## START

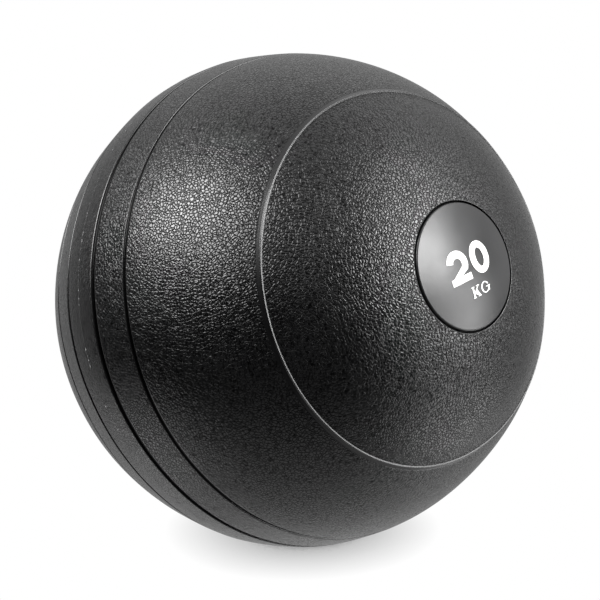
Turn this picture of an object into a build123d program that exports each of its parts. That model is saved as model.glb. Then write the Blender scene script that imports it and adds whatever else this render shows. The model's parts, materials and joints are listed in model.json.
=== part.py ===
from build123d import *
from math import asin, cos, degrees, radians, sin
import os

# A 20 kg sand-filled medicine ball ("slam ball"), in millimetres.
# The origin is the ball's centre and +Z is up. The ball is a solid of revolution about its
# polar axis, which runs through the two discs. It lies with the marked disc towards -Y,
# raised by pole_tilt, on a small flat patch where its soft shell yields to the floor.

# Moulded shell
belt_radius = 140.0  # the raised belt round the equator, the ball's largest radius
wall_thickness = 7.0  # under the caps
pole_tilt = 15.0  # of the marked pole above level, in degrees
patch_depth = 2.0  # squash of the shell under its own load

# Steps up from each cap to a band and from the band to the belt, each with a groove at its foot
step_angles = (75.5, 85.0)  # in degrees from the pole
step_rises = (0.8, 1.2)
groove_widths = (1.9, 2.7)
groove_depth = 0.6
edge_round = 0.45  # rounding of each step's upper edge

# Fine raised lines on the shell
bead_angle = 44.5  # of the ring on each cap, in degrees from the pole
bead_width = 1.2
bead_height = 0.6
flash_width = 0.6  # of the mould's parting line, round the equator
flash_height = 0.25

# Discs, set in a shallow recess at each pole
recess_radius = 32.8
recess_depth = 2.6
disc_gap = 1.0  # groove left round each disc
disc_edge_round = 0.9

# Filling hole and its plug, at the unmarked pole
hole_radius = 8.0
head_radius = 12.0
head_edge_round = 0.5
stem_length = 14.0  # below the head, so it reaches past the wall into the sand
running_gap = 0.08  # round the plug, on the radius
seat_gap = 0.1  # under the plug's head, and between the sand and the wall
pocket_gap = 0.5  # in the sand, past the end of the plug's stem

# Sand filling
fill_level = 36.5  # of the sand's top above the ball's centre

# Weight mark, printed on the marked disc: heights are from the disc's centre
ink_thickness = 0.2
print_angle = 14.0  # anticlockwise turn of the mark about the pole
digit_width = 13.4
digit_height = 16.2
digit_stroke = 3.8
digit_thin = 3.3  # stroke at the foot of the 2 and at the ends of the 0
digit_base = -6.3
digit_offset = 7.9  # of each digit's centre line, either side of the disc's centre
bowl_start = 165.0  # of the 2's bowl, in degrees
bowl_end = -38.0
letter_height = 5.6
letter_stem = 0.85
letter_hairline = 0.36
letter_base = -15.9
k_left = -4.2
k_width = 5.5
g_centre = 5.4
g_width = 5.8

# Derived sizes
band_radius = belt_radius - step_rises[1]
cap_radius = band_radius - step_rises[0]
floor_radius = cap_radius - recess_depth
cavity_radius = cap_radius - wall_thickness
rest_height = band_radius - patch_depth
disc_radius = recess_radius - disc_gap
stem_end_radius = floor_radius - stem_length
ink_radius = cap_radius + ink_thickness

# Polar frames: a section's Y is the distance along the polar axis
pole = Vector(0, -cos(radians(pole_tilt)), sin(radians(pole_tilt)))
polar_axis = Axis((0, 0, 0), pole)
section_plane = Plane(origin=(0, 0, 0), x_dir=(1, 0, 0), z_dir=(0, -pole.Z, pole.Y))
front_plane = Plane(origin=(0, 0, 0), x_dir=(1, 0, 0), z_dir=pole)
rear_plane = Plane(origin=(0, 0, 0), x_dir=(-1, 0, 0), z_dir=-pole)
print_x = Vector(1, 0, 0).rotate(polar_axis, print_angle)
print_plane = Plane(origin=pole * floor_radius, x_dir=print_x, z_dir=pole)


def polar(radius, angle):
    """Point at a radius and an angle in degrees, anticlockwise from X."""
    return radius * cos(radians(angle)), radius * sin(radians(angle))


def on_sphere(radius, angle):
    """Section point at a radius and an angle in degrees from the pole."""
    return polar(radius, 90 - angle)


def angle_at(offset, radius):
    """Angle in degrees from the pole where a sphere is this far from the polar axis."""
    return degrees(asin(offset / radius))


def sphere_arc(radius, start, end):
    """Arc of a sphere's section between two angles from the pole."""
    return CenterArc((0, 0), radius, 90 - end, end - start)


def domed_plate(radius, bottom_radius, top_radius):
    """Section of a round plate between two spheres about the ball's centre."""
    bottom_angle = angle_at(radius, bottom_radius)
    top_angle = angle_at(radius, top_radius)
    with BuildLine() as edge:
        sphere_arc(bottom_radius, 0, bottom_angle)
        sphere_arc(top_radius, 0, top_angle)
        Line(on_sphere(bottom_radius, bottom_angle), on_sphere(top_radius, top_angle))
        Line((0, bottom_radius), (0, top_radius))
    make_face(edge.edges())


def round_rim(plate, radius):
    """Round the outer edge of a plate that has been revolved about the polar axis."""
    rims = plate.edges().filter_by(lambda edge: edge.is_closed)
    fillet(rims.sort_by(polar_axis)[-1], radius=radius)


def bar(left, right, bottom, top):
    """Upright rectangle in the current sketch."""
    Polygon((left, bottom), (right, bottom), (right, top), (left, top), align=None)


# The space inside the shell, with a flat bottom that keeps the wall even over the patch
with BuildPart() as cavity:
    Sphere(cavity_radius)
    split(bisect_by=Plane.XY.offset(wall_thickness - rest_height), keep=Keep.TOP)

# Outer shell: one moulding with its bands, beads and disc recesses
with BuildPart() as outer_shell:
    with BuildSketch(section_plane):
        with BuildLine():
            floor_angle = angle_at(recess_radius, floor_radius)
            rim_angle = angle_at(recess_radius, cap_radius)
            sphere_arc(floor_radius, 0, floor_angle)
            Line(on_sphere(floor_radius, floor_angle), on_sphere(cap_radius, rim_angle))

            bead_half = degrees(bead_width / 2 / cap_radius)
            bead_start = on_sphere(cap_radius, bead_angle - bead_half)
            bead_crest = on_sphere(cap_radius + bead_height, bead_angle)
            bead_end = on_sphere(cap_radius, bead_angle + bead_half)
            sphere_arc(cap_radius, rim_angle, bead_angle - bead_half)
            ThreePointArc(bead_start, bead_crest, bead_end)

            foot_radius = cap_radius
            band_start = bead_angle + bead_half
            for step_angle, rise, groove_width in zip(step_angles, step_rises, groove_widths):
                top_radius = foot_radius + rise
                lip_angle = step_angle - degrees(groove_width / foot_radius)
                edge_angle = step_angle + degrees(edge_round / top_radius)
                groove_lip = on_sphere(foot_radius, lip_angle)
                groove_foot = on_sphere(foot_radius - groove_depth, (lip_angle + step_angle) / 2)
                face_top = on_sphere(top_radius - edge_round, step_angle)
                band_edge = on_sphere(top_radius, edge_angle)
                sphere_arc(foot_radius, band_start, lip_angle)
                Polyline(groove_lip, groove_foot, face_top)
                RadiusArc(face_top, band_edge, edge_round)
                foot_radius = top_radius
                band_start = edge_angle

            flash_angle = 90 - degrees(flash_width / 2 / belt_radius)
            flash_edge = on_sphere(belt_radius, flash_angle)
            sphere_arc(belt_radius, band_start, flash_angle)
            Polyline(flash_edge, (belt_radius + flash_height, 0), (0, 0), (0, floor_radius))
        make_face()
    revolve(axis=polar_axis)
    mirror(about=front_plane)
    split(bisect_by=Plane.XY.offset(-rest_height), keep=Keep.TOP)
    add(cavity.part, mode=Mode.SUBTRACT)
    with BuildSketch(rear_plane.offset(cavity_radius - wall_thickness)):
        Circle(hole_radius)
    extrude(amount=2 * wall_thickness, mode=Mode.SUBTRACT)
outer_shell.part.label = "outer_shell"

# Marked disc: a domed plate that fills the front recess but for the groove round it
with BuildPart() as weight_disc:
    with BuildSketch(section_plane):
        domed_plate(disc_radius, floor_radius, cap_radius)
    revolve(axis=polar_axis)
    round_rim(weight_disc, disc_edge_round)
weight_disc.part.label = "weight_disc"

# Rear disc: the same plate with a hole for the plug's head
with BuildPart() as rear_disc:
    mirror(weight_disc.part, about=front_plane)
    with BuildSketch(rear_plane.offset(cavity_radius)):
        Circle(head_radius)
    extrude(amount=2 * wall_thickness, mode=Mode.SUBTRACT)
rear_disc.part.label = "rear_disc"

# Plug, drawn at the front: a domed head on a plain stem
with BuildPart() as plug_blank:
    with BuildSketch(section_plane):
        domed_plate(head_radius - running_gap, floor_radius + seat_gap, cap_radius)
    revolve(axis=polar_axis)
    round_rim(plug_blank, head_edge_round)
    with BuildSketch(section_plane):
        domed_plate(hole_radius - running_gap, stem_end_radius, cap_radius - head_edge_round)
    revolve(axis=polar_axis)

# Plug in its place: its head finishes flush with the rear disc
with BuildPart() as fill_plug:
    mirror(plug_blank.part, about=front_plane)
fill_plug.part.label = "fill_plug"

# Sand: settled to a level top, about two thirds of the way up, and packed round the plug's stem
with BuildPart() as sand_fill:
    Sphere(cavity_radius - seat_gap)
    split(bisect_by=Plane.XY.offset(wall_thickness + seat_gap - rest_height), keep=Keep.TOP)
    split(bisect_by=Plane.XY.offset(fill_level), keep=Keep.BOTTOM)
    with BuildSketch(rear_plane.offset(stem_end_radius - pocket_gap)):
        Circle(hole_radius)
    extrude(amount=2 * stem_length, mode=Mode.SUBTRACT)
sand_fill.part.label = "sand_fill"

# A thin layer over the marked disc, from which each printed mark is cut
with BuildPart() as ink_layer:
    Sphere(ink_radius)
    Sphere(cap_radius, mode=Mode.SUBTRACT)

# Numerals: a bold 2 and 0
with BuildPart() as weight_numerals:
    with BuildSketch(print_plane):
        bowl_radius = digit_width / 2
        bowl_centre = digit_height - bowl_radius
        with Locations((-digit_offset, digit_base + bowl_centre)):
            Circle(bowl_radius)
            Circle(bowl_radius - digit_stroke, mode=Mode.SUBTRACT)
            opening = [(0, 0), polar(digit_width, bowl_start), (-digit_width, -digit_width)]
            opening += [(digit_width, -digit_width), polar(digit_width, bowl_end)]
            Polygon(*opening, align=None, mode=Mode.SUBTRACT)
        with Locations((-digit_offset, digit_base)):
            neck_inside = Vector(0, bowl_centre) + Vector(*polar(bowl_radius - digit_stroke, bowl_end))
            neck_outside = Vector(0, bowl_centre) + Vector(*polar(bowl_radius, bowl_end))
            leg = [neck_inside, neck_outside, (0, digit_thin)]
            leg += [(-bowl_radius, 0), (-bowl_radius, digit_thin * 0.7)]
            Polygon(*leg, align=None)
            bar(-bowl_radius, bowl_radius, 0, digit_thin)
        with Locations((digit_offset, digit_base + digit_height / 2)):
            Ellipse(digit_width / 2, digit_height / 2)
            Ellipse(digit_width / 2 - digit_stroke, digit_height / 2 - digit_thin, mode=Mode.SUBTRACT)
    extrude(amount=2 * wall_thickness)
    add(ink_layer.part, mode=Mode.INTERSECT)
weight_numerals.part.label = "weight_numerals"

# Unit: a small serif K and G
with BuildPart() as unit_letters:
    with BuildSketch(print_plane):
        stem_right = 1.5 * letter_hairline + letter_stem
        joint = (stem_right, 0.42 * letter_height)
        with Locations((k_left, letter_base)):
            bar(1.5 * letter_hairline, stem_right, 0, letter_height)
            for serif_base in (0, letter_height - letter_hairline):
                bar(0, stem_right + 1.5 * letter_hairline, serif_base, serif_base + letter_hairline)
                bar(0.62 * k_width, k_width, serif_base, serif_base + letter_hairline)
            arm_top = (0.8 * k_width, letter_height - letter_hairline)
            arm_outside = (0.8 * k_width + 1.5 * letter_hairline, letter_height - letter_hairline)
            Polygon(arm_top, arm_outside, (joint[0], joint[1] - letter_hairline), joint, align=None)
            leg_left = (k_width - 1.8 * letter_stem, letter_hairline)
            leg_right = (k_width - 0.4 * letter_stem, letter_hairline)
            Polygon(leg_left, leg_right, (0.62 * k_width, 0.66 * letter_height), joint, align=None)
        with Locations((g_centre, letter_base + letter_height / 2)):
            Ellipse(g_width / 2, letter_height / 2)
            Ellipse(g_width / 2 - letter_stem, letter_height / 2 - letter_hairline, mode=Mode.SUBTRACT)
            mouth = [(0, 0), (g_width, 0), (g_width, 0.5 * letter_height)]
            Polygon(*mouth, align=None, mode=Mode.SUBTRACT)
            bar(g_width / 2 - letter_stem, g_width / 2, -0.4 * letter_height, 0)
            bar(0.12 * g_width, 0.62 * g_width, -letter_hairline / 2, letter_hairline / 2)
    extrude(amount=2 * wall_thickness)
    add(ink_layer.part, mode=Mode.INTERSECT)
unit_letters.part.label = "unit_letters"

os.makedirs("parts", exist_ok=True)
export_step(outer_shell.part, "parts/outer_shell.step")
export_step(weight_disc.part, "parts/weight_disc.step")
export_step(rear_disc.part, "parts/rear_disc.step")
export_step(fill_plug.part, "parts/fill_plug.step")
export_step(sand_fill.part, "parts/sand_fill.step")
export_step(weight_numerals.part, "parts/weight_numerals.step")
export_step(unit_letters.part, "parts/unit_letters.step")
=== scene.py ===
import json
from math import asin, atan2, cos, degrees, hypot, pi, radians, sin

import bmesh
import bpy
import numpy as np
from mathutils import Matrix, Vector, noise


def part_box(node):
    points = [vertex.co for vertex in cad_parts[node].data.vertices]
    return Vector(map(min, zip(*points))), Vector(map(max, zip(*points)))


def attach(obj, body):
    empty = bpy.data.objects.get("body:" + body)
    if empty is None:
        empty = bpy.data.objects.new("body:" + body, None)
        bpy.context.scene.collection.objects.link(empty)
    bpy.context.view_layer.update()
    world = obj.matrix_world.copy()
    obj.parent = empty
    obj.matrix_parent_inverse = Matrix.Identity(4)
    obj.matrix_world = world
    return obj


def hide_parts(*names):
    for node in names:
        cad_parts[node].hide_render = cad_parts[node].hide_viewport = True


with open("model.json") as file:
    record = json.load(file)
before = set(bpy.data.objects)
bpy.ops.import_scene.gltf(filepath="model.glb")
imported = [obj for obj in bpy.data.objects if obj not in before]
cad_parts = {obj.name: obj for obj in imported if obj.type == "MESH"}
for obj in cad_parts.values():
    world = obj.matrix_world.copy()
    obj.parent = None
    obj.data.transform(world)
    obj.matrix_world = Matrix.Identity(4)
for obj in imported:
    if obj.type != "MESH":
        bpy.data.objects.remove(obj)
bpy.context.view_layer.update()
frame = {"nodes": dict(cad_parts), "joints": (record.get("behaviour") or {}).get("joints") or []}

# =============================================================================================
# Sizes, in metres. The ball's centre is the frame's origin. Overall sizes and places are read
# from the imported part, and the relief is given in millimetres as in the part's own drawing.
# Angles along the profile are in degrees from the pole.
# =============================================================================================
MM = 0.001

shell_low, shell_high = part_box("outer_shell")
disc_low, disc_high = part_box("weight_disc")
sand_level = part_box("sand_fill")[1].z

REAR = Vector(frame["joints"][0]["axis"]).normalized()  # the plug leaves along the rear pole
POLE = -REAR
ACROSS = Vector((1, 0, 0))
FACE_UP = POLE.cross(ACROSS)  # completes the polar frame: up the face of the marked disc

# Steps up to the band and from there to the belt, each with a groove at its foot. Most of each
# step is spread over the surface before it, which swells up to the groove.
STEP_RISES = (0.8 * MM, 1.2 * MM)
GROOVE_ANGLES = (75.1, 84.5)  # middles
GROOVE_WIDTHS = (1.9 * MM, 2.7 * MM)
GROOVE_DEPTHS = (0.6 * MM, 0.85 * MM)
GROOVE_RISES = (0.1 * MM, 0.3 * MM)  # how far the groove's far side stands above its near side
EDGE_ROUND = 0.5 * MM

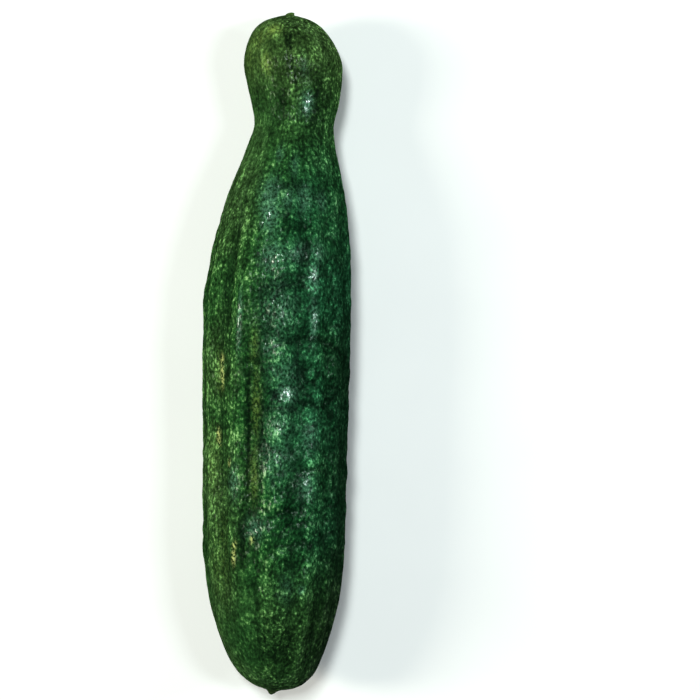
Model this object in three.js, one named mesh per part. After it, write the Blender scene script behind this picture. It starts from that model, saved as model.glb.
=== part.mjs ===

## END

## WHAT THIS TASK INVOLVES
Restate, word for word and with nothing added, the lines from the first line of the listing through the one where "patch_depth = 2.0" stands.

## FINISHED ANSWER
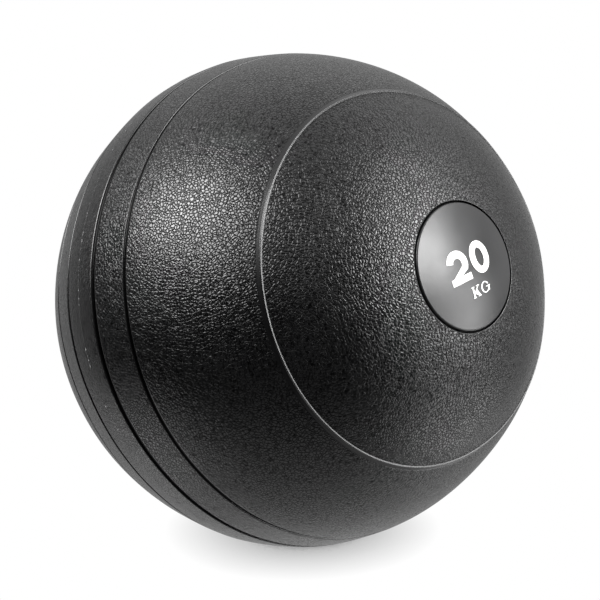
Turn this picture of an object into a build123d program that exports each of its parts. That model is saved as model.glb. Then write the Blender scene script that imports it and adds whatever else this render shows. The model's parts, materials and joints are listed in model.json.
=== part.py ===
from build123d import *
from math import asin, cos, degrees, radians, sin
import os

# A 20 kg sand-filled medicine ball ("slam ball"), in millimetres.
# The origin is the ball's centre and +Z is up. The ball is a solid of revolution about its
# polar axis, which runs through the two discs. It lies with the marked disc towards -Y,
# raised by pole_tilt, on a small flat patch where its soft shell yields to the floor.

# Moulded shell
belt_radius = 140.0  # the raised belt round the equator, the ball's largest radius
wall_thickness = 7.0  # under the caps
pole_tilt = 15.0  # of the marked pole above level, in degrees
patch_depth = 2.0  # squash of the shell under its own load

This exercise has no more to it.